> _THE TASK_
Copy, character for character, the lines running from the one with "if piece.Shape.isNull() or" to the one with "bpy.context.scene.collection.objects.link(empty)", ends included. Leave out every other line.

[Scripts that build objects]
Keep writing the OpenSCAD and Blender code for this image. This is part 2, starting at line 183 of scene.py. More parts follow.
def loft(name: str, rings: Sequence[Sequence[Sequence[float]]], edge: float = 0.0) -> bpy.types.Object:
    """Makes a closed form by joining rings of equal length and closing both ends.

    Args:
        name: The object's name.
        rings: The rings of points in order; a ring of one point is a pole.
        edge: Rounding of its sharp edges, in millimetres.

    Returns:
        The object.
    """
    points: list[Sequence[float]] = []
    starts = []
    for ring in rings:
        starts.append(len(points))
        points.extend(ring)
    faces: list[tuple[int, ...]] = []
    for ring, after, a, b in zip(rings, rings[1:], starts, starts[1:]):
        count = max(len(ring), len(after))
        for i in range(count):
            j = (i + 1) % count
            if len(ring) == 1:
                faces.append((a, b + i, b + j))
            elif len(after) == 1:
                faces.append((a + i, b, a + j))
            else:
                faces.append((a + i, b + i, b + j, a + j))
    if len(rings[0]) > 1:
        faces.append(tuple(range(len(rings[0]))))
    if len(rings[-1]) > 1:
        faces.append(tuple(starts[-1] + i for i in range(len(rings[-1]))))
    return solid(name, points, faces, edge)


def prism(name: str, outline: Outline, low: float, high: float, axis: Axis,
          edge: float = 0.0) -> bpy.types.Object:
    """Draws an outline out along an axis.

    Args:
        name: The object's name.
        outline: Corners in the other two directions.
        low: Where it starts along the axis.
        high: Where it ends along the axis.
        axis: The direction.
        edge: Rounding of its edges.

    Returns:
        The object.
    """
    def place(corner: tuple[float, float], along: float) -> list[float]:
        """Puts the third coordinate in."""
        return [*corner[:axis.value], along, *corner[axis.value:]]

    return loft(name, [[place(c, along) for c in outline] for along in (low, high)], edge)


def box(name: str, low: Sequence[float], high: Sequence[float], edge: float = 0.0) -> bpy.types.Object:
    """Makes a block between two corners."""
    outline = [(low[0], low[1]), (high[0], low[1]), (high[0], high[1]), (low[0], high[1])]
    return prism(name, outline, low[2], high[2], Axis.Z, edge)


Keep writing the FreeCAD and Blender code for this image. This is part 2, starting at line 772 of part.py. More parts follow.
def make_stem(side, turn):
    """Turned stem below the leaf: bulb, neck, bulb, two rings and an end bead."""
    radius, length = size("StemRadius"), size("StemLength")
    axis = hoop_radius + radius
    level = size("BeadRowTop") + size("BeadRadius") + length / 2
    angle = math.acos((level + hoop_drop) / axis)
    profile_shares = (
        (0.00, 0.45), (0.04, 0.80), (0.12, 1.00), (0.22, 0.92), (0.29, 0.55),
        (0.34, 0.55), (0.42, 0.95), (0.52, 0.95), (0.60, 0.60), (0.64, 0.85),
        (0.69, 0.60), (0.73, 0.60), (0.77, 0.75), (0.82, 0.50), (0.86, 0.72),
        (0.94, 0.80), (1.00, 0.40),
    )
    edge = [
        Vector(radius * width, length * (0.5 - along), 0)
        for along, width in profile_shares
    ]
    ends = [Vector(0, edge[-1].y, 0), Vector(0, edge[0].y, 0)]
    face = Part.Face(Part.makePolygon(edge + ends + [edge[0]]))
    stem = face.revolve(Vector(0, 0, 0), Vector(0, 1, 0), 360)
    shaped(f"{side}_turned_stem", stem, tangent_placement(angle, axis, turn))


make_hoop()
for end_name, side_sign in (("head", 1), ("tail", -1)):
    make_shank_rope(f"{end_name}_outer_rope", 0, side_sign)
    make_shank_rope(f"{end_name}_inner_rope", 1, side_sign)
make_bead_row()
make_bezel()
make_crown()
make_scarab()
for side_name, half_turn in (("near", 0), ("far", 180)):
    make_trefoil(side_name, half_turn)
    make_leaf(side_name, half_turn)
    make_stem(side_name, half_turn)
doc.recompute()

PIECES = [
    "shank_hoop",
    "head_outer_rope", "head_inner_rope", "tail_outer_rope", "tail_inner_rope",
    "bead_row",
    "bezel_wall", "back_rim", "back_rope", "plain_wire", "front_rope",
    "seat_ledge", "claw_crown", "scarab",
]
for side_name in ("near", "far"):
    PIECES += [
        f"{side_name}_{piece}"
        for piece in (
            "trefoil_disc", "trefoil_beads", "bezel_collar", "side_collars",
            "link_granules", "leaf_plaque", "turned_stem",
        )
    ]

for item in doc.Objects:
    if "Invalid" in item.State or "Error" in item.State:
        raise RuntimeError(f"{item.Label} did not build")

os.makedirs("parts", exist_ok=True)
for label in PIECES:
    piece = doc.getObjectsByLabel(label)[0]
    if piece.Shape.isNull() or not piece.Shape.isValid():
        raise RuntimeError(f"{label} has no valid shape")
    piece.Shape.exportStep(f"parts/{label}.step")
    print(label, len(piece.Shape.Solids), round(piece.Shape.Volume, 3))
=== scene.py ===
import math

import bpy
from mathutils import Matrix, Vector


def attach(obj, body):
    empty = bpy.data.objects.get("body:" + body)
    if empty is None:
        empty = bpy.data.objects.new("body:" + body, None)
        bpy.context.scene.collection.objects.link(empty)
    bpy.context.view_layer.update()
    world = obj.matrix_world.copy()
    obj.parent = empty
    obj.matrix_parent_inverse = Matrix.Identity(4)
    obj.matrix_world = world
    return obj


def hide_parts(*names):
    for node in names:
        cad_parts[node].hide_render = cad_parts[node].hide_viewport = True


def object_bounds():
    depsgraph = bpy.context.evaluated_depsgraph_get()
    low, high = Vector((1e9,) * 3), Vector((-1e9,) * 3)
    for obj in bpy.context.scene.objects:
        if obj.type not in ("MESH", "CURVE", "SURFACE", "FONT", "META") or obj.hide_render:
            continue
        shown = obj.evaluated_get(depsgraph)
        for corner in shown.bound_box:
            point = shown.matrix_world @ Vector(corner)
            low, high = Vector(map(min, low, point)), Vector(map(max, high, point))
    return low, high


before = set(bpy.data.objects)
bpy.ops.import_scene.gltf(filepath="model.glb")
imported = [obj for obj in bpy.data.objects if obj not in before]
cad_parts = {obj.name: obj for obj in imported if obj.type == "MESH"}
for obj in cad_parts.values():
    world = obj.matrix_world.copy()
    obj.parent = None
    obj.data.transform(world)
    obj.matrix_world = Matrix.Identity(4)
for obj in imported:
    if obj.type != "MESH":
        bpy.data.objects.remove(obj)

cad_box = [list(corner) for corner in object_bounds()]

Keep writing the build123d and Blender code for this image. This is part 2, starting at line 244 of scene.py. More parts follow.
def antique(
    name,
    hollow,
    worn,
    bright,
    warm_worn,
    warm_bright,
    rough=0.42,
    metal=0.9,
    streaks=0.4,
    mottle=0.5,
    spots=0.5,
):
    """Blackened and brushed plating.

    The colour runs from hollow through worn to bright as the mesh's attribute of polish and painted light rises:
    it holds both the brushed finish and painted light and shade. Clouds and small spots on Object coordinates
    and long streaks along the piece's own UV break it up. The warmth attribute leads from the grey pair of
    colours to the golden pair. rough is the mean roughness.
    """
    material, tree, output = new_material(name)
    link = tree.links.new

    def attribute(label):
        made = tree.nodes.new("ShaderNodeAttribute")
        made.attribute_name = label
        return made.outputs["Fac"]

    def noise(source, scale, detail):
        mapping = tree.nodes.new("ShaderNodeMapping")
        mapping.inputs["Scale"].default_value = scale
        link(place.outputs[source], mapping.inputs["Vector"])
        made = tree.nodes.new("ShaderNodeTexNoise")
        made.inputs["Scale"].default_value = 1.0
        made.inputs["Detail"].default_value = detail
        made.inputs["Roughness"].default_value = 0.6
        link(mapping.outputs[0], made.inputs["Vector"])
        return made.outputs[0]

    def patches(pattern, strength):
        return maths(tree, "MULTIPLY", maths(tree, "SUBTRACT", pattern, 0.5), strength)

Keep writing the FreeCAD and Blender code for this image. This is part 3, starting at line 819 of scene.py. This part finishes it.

> _FINAL RESULT_
    if piece.Shape.isNull() or not piece.Shape.isValid():
        raise RuntimeError(f"{label} has no valid shape")
    piece.Shape.exportStep(f"parts/{label}.step")
    print(label, len(piece.Shape.Solids), round(piece.Shape.Volume, 3))
=== scene.py ===
import math

import bpy
from mathutils import Matrix, Vector


def attach(obj, body):
    empty = bpy.data.objects.get("body:" + body)
    if empty is None:
        empty = bpy.data.objects.new("body:" + body, None)
        bpy.context.scene.collection.objects.link(empty)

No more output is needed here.